* _Task to complete_
Exactly reproduce the lines that follow.

* _Data shown_
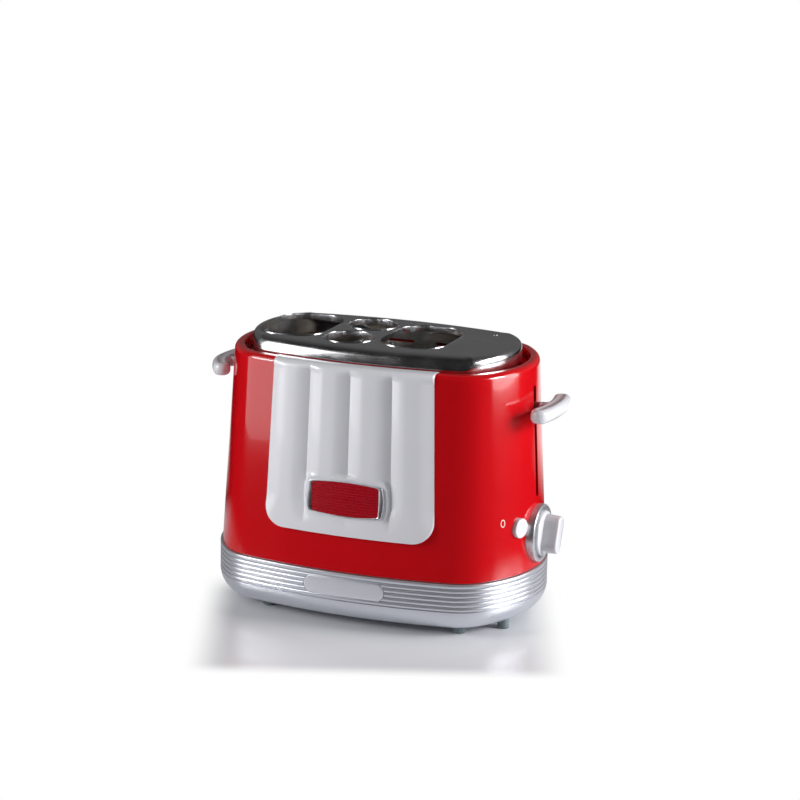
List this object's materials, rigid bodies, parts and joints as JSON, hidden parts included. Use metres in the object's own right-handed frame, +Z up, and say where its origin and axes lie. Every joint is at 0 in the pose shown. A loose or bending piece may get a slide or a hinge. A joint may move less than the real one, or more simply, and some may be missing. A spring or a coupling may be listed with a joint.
{
  "type": "hot dog toaster",
  "caption": "Oval countertop toaster with long bun slots, round sausage wells, sprung side levers, a timer dial, a stop button and a crumb tray.",
  "frame": {"origin": "on the surface the toaster stands on, under the middle of its bounding box", "axes": "+X to the end with the dial and the stop button, -Y to the front with the fluted panel, +Z up"},
  "size_m": [0.275, 0.1642, 0.2018],
  "materials": {
    "painted_shell": "glossy red",
    "front_panel": "glossy white, fluted",
    "base": "silver metallic paint on moulding",
    "top_plate": "polished",
    "badge_frame": "polished",
    "badge_insert": "fine reeded red",
    "foot": "matt grey",
    "sheet_steel": "galvanised sheet",
    "wire": "drawn wire",
    "rod": "ground",
    "reflector": "bright sheet",
    "mica": "mica sheet",
    "ribbon": "oxidised resistance ribbon",
    "lever": "glossy white",
    "dial": "glossy white",
    "bezel": "satin silver paint",
    "button": "glossy white",
    "control_plastic": "black moulding",
    "circuit_board": "green laminate",
    "copper_winding": "enamelled copper",
    "core": "soft iron",
    "tray_sheet": "plain sheet",
    "gland": "black",
    "screw": "zinc plated"
  },
  "bodies": {
    "appliance": {"base_housing": "base", "base_badge_plate": "base", "feet": "foot", "base_screws": "screw", "body_shell": "painted_shell", "front_panel": "front_panel", "panel_badge_frame": "badge_frame", "panel_badge_insert": "badge_insert", "top_plate": "top_plate", "plate_rivet": "screw", "oven_end_left": "sheet_steel", "oven_end_right": "sheet_steel", "chassis_floor": "sheet_steel", "front_reflector": "reflector", "rear_reflector": "reflector", "bun_guard_left": "wire", "bun_guard_right": "wire", "guide_rod_right": "rod", "guide_rod_left": "rod", "return_spring": "wire", "magnet_core": "core", "magnet_coil": "copper_winding", "dial_bezel": "bezel", "timer_body": "control_plastic", "stop_switch": "control_plastic", "control_board": "circuit_board", "control_bracket": "sheet_steel", "cord_gland": "gland", "terminal_block": "control_plastic", "heater_board_outer_left": "mica", "heater_winding_outer_left": "ribbon", "heater_board_inner_left": "mica", "heater_winding_inner_left": "ribbon", "heater_board_inner_right": "mica", "heater_winding_inner_right": "ribbon", "heater_board_outer_right": "mica", "heater_winding_outer_right": "ribbon"},
    "bun_lift": {"bun_carriage_bracket": "sheet_steel", "bun_racks": "wire", "armature_plate": "core", "bun_lever_knob": "lever"},
    "sausage_lift": {"sausage_lift_bracket": "sheet_steel", "sausage_baskets": "wire", "sausage_lever_knob": "lever"},
    "timer_dial": {"dial_knob": "dial", "dial_shaft": "rod"},
    "stop_key": {"stop_button": "button"},
    "tray": {"crumb_tray": "tray_sheet", "crumb_tray_front": "base"}
  },
  "joints": [
    {"name": "bun_lever", "type": "slide", "parent": "appliance", "child": "bun_lift", "axis": [0, 0, -1], "range_m": [0, 0.06], "stiffness_N_per_m": 90, "springref_m": -0.03, "deforming": ["return_spring"]},
    {"name": "sausage_lever", "type": "slide", "parent": "appliance", "child": "sausage_lift", "axis": [0, 0, -1], "range_m": [0, 0.055]},
    {"name": "dial", "type": "hinge", "parent": "appliance", "child": "timer_dial", "pos_m": [0.124, 0, 0.0655], "axis": [1, 0, 0], "range_deg": [-113, 157]},
    {"name": "stop_press", "type": "slide", "parent": "appliance", "child": "stop_key", "axis": [-0.9483, 0.3173, 0], "range_m": [0, 0.002], "stiffness_N_per_m": 600, "springref_m": -0.002},
    {"name": "tray_slide", "type": "slide", "parent": "appliance", "child": "tray", "axis": [0, 1, 0], "range_m": [0, 0.11]}
  ]
}
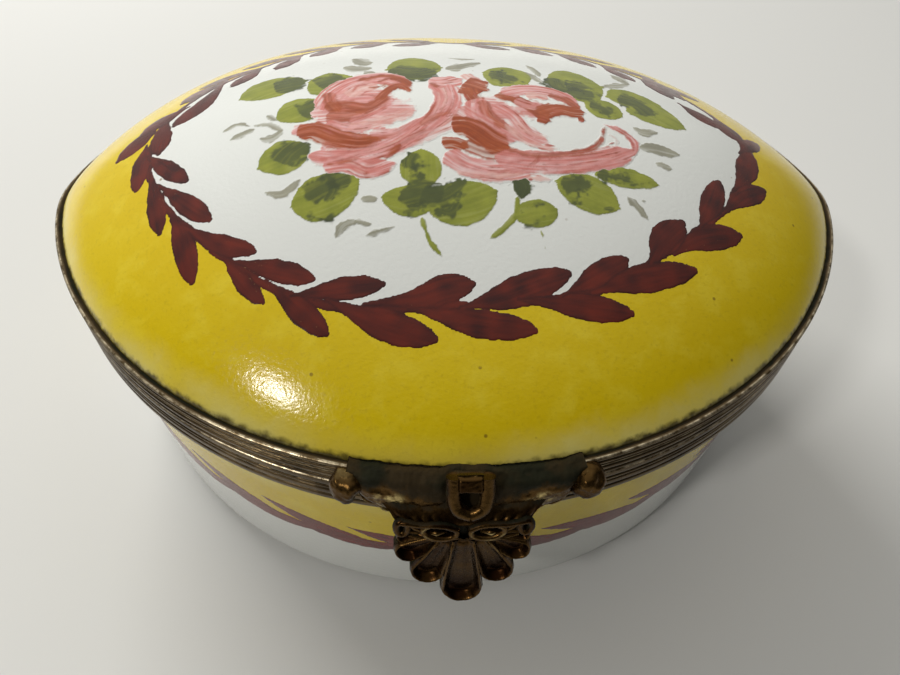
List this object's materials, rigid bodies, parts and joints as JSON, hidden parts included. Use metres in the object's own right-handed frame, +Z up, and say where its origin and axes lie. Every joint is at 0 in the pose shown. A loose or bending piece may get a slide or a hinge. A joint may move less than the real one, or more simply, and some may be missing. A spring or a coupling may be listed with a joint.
{
  "type": "hinged trinket box",
  "caption": "Small lens-shaped porcelain box with a domed lid, reeded brass bands, a rear hinge and a shell clasp at the front.",
  "frame": {"origin": "centre of the flat base, on the table plane", "axes": "+X along the length from tip to tip, +Y to the hinge at the back, +Z up; the clasp is at -Y"},
  "size_m": [0.064, 0.0571, 0.0309],
  "materials": {
    "porcelain_body": "glossy glaze, yellow enamel band above white",
    "porcelain_lid": "glossy glaze, yellow ground with a white centre",
    "aged_brass": "aged, dark in the grooves and bright on the edges",
    "inner_brass": "dull",
    "hinge_brass": "aged",
    "clasp_brass": "cast, aged, worn bright on high points",
    "cement": "matt seating plaster"
  },
  "bodies": {
    "base": {"bowl": "porcelain_body", "bowl_rim": "aged_brass", "bowl_collar": "inner_brass", "bowl_cement": "cement", "hinge_leaf_bowl": "hinge_brass", "hinge_knuckles_bowl": "hinge_brass", "hinge_pin": "hinge_brass", "catch_stud": "clasp_brass"},
    "lid": {"lid": "porcelain_lid", "lid_rim": "aged_brass", "lid_rim_liner": "inner_brass", "lid_cement": "cement", "hinge_leaf_lid": "hinge_brass", "hinge_knuckle_lid": "hinge_brass", "clasp_bar": "clasp_brass", "clasp_bead_left": "clasp_brass", "clasp_bead_right": "clasp_brass", "clasp_eyelet": "clasp_brass", "clasp_eyelet_block": "clasp_brass", "clasp_scrolls": "clasp_brass", "clasp_shell": "clasp_brass"}
  },
  "joints": [
    {"name": "lid_hinge", "type": "hinge", "parent": "base", "child": "lid", "pos_m": [0, 0.02665, 0.0202], "axis": [-1, 0, 0], "range_deg": [0, 100]}
  ]
}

* _Completed task_
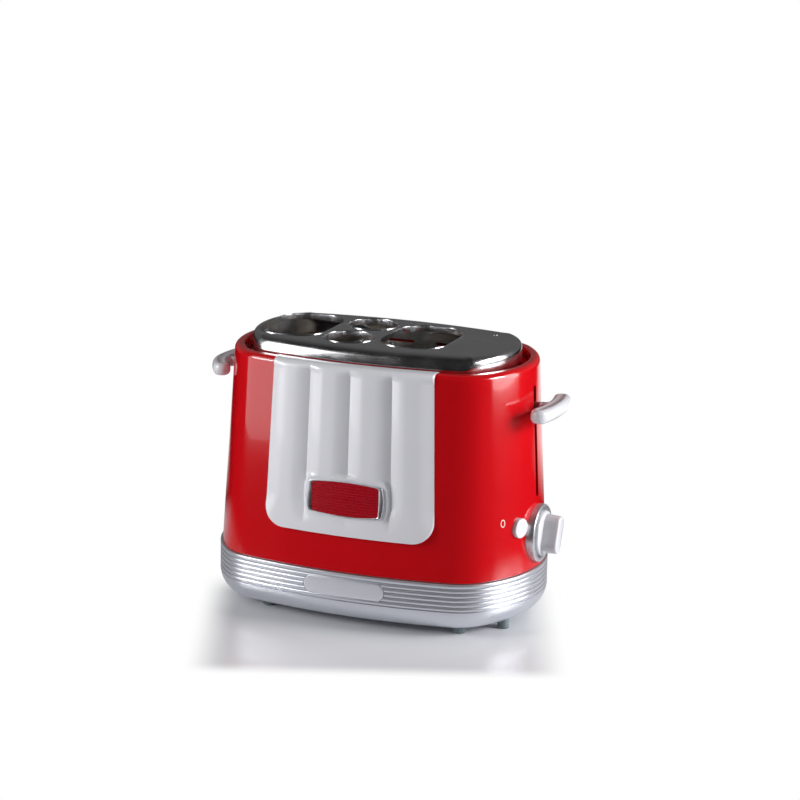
List this object's materials, rigid bodies, parts and joints as JSON, hidden parts included. Use metres in the object's own right-handed frame, +Z up, and say where its origin and axes lie. Every joint is at 0 in the pose shown. A loose or bending piece may get a slide or a hinge. A joint may move less than the real one, or more simply, and some may be missing. A spring or a coupling may be listed with a joint.
{
  "type": "hot dog toaster",
  "caption": "Oval countertop toaster with long bun slots, round sausage wells, sprung side levers, a timer dial, a stop button and a crumb tray.",
  "frame": {"origin": "on the surface the toaster stands on, under the middle of its bounding box", "axes": "+X to the end with the dial and the stop button, -Y to the front with the fluted panel, +Z up"},
  "size_m": [0.275, 0.1642, 0.2018],
  "materials": {
    "painted_shell": "glossy red",
    "front_panel": "glossy white, fluted",
    "base": "silver metallic paint on moulding",
    "top_plate": "polished",
    "badge_frame": "polished",
    "badge_insert": "fine reeded red",
    "foot": "matt grey",
    "sheet_steel": "galvanised sheet",
    "wire": "drawn wire",
    "rod": "ground",
    "reflector": "bright sheet",
    "mica": "mica sheet",
    "ribbon": "oxidised resistance ribbon",
    "lever": "glossy white",
    "dial": "glossy white",
    "bezel": "satin silver paint",
    "button": "glossy white",
    "control_plastic": "black moulding",
    "circuit_board": "green laminate",
    "copper_winding": "enamelled copper",
    "core": "soft iron",
    "tray_sheet": "plain sheet",
    "gland": "black",
    "screw": "zinc plated"
  },
  "bodies": {
    "appliance": {"base_housing": "base", "base_badge_plate": "base", "feet": "foot", "base_screws": "screw", "body_shell": "painted_shell", "front_panel": "front_panel", "panel_badge_frame": "badge_frame", "panel_badge_insert": "badge_insert", "top_plate": "top_plate", "plate_rivet": "screw", "oven_end_left": "sheet_steel", "oven_end_right": "sheet_steel", "chassis_floor": "sheet_steel", "front_reflector": "reflector", "rear_reflector": "reflector", "bun_guard_left": "wire", "bun_guard_right": "wire", "guide_rod_right": "rod", "guide_rod_left": "rod", "return_spring": "wire", "magnet_core": "core", "magnet_coil": "copper_winding", "dial_bezel": "bezel", "timer_body": "control_plastic", "stop_switch": "control_plastic", "control_board": "circuit_board", "control_bracket": "sheet_steel", "cord_gland": "gland", "terminal_block": "control_plastic", "heater_board_outer_left": "mica", "heater_winding_outer_left": "ribbon", "heater_board_inner_left": "mica", "heater_winding_inner_left": "ribbon", "heater_board_inner_right": "mica", "heater_winding_inner_right": "ribbon", "heater_board_outer_right": "mica", "heater_winding_outer_right": "ribbon"},
    "bun_lift": {"bun_carriage_bracket": "sheet_steel", "bun_racks": "wire", "armature_plate": "core", "bun_lever_knob": "lever"},
    "sausage_lift": {"sausage_lift_bracket": "sheet_steel", "sausage_baskets": "wire", "sausage_lever_knob": "lever"},
    "timer_dial": {"dial_knob": "dial", "dial_shaft": "rod"},
    "stop_key": {"stop_button": "button"},
    "tray": {"crumb_tray": "tray_sheet", "crumb_tray_front": "base"}
  },
  "joints": [
    {"name": "bun_lever", "type": "slide", "parent": "appliance", "child": "bun_lift", "axis": [0, 0, -1], "range_m": [0, 0.06], "stiffness_N_per_m": 90, "springref_m": -0.03, "deforming": ["return_spring"]},
    {"name": "sausage_lever", "type": "slide", "parent": "appliance", "child": "sausage_lift", "axis": [0, 0, -1], "range_m": [0, 0.055]},
    {"name": "dial", "type": "hinge", "parent": "appliance", "child": "timer_dial", "pos_m": [0.124, 0, 0.0655], "axis": [1, 0, 0], "range_deg": [-113, 157]},
    {"name": "stop_press", "type": "slide", "parent": "appliance", "child": "stop_key", "axis": [-0.9483, 0.3173, 0], "range_m": [0, 0.002], "stiffness_N_per_m": 600, "springref_m": -0.002},
    {"name": "tray_slide", "type": "slide", "parent": "appliance", "child": "tray", "axis": [0, 1, 0], "range_m": [0, 0.11]}
  ]
}
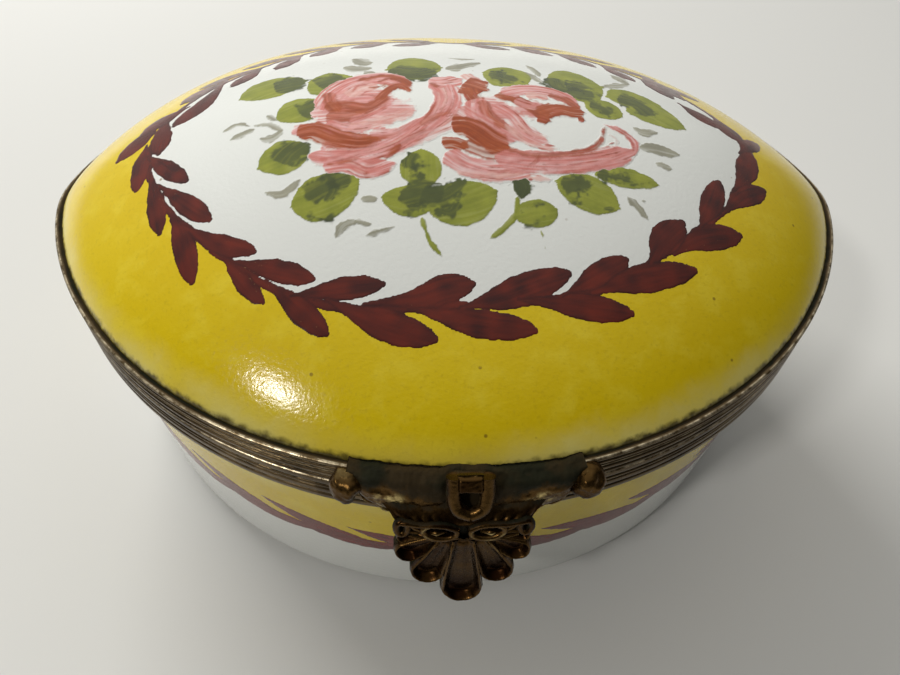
List this object's materials, rigid bodies, parts and joints as JSON, hidden parts included. Use metres in the object's own right-handed frame, +Z up, and say where its origin and axes lie. Every joint is at 0 in the pose shown. A loose or bending piece may get a slide or a hinge. A joint may move less than the real one, or more simply, and some may be missing. A spring or a coupling may be listed with a joint.
{
  "type": "hinged trinket box",
  "caption": "Small lens-shaped porcelain box with a domed lid, reeded brass bands, a rear hinge and a shell clasp at the front.",
  "frame": {"origin": "centre of the flat base, on the table plane", "axes": "+X along the length from tip to tip, +Y to the hinge at the back, +Z up; the clasp is at -Y"},
  "size_m": [0.064, 0.0571, 0.0309],
  "materials": {
    "porcelain_body": "glossy glaze, yellow enamel band above white",
    "porcelain_lid": "glossy glaze, yellow ground with a white centre",
    "aged_brass": "aged, dark in the grooves and bright on the edges",
    "inner_brass": "dull",
    "hinge_brass": "aged",
    "clasp_brass": "cast, aged, worn bright on high points",
    "cement": "matt seating plaster"
  },
  "bodies": {
    "base": {"bowl": "porcelain_body", "bowl_rim": "aged_brass", "bowl_collar": "inner_brass", "bowl_cement": "cement", "hinge_leaf_bowl": "hinge_brass", "hinge_knuckles_bowl": "hinge_brass", "hinge_pin": "hinge_brass", "catch_stud": "clasp_brass"},
    "lid": {"lid": "porcelain_lid", "lid_rim": "aged_brass", "lid_rim_liner": "inner_brass", "lid_cement": "cement", "hinge_leaf_lid": "hinge_brass", "hinge_knuckle_lid": "hinge_brass", "clasp_bar": "clasp_brass", "clasp_bead_left": "clasp_brass", "clasp_bead_right": "clasp_brass", "clasp_eyelet": "clasp_brass", "clasp_eyelet_block": "clasp_brass", "clasp_scrolls": "clasp_brass", "clasp_shell": "clasp_brass"}
  },
  "joints": [
    {"name": "lid_hinge", "type": "hinge", "parent": "base", "child": "lid", "pos_m": [0, 0.02665, 0.0202], "axis": [-1, 0, 0], "range_deg": [0, 100]}
  ]
}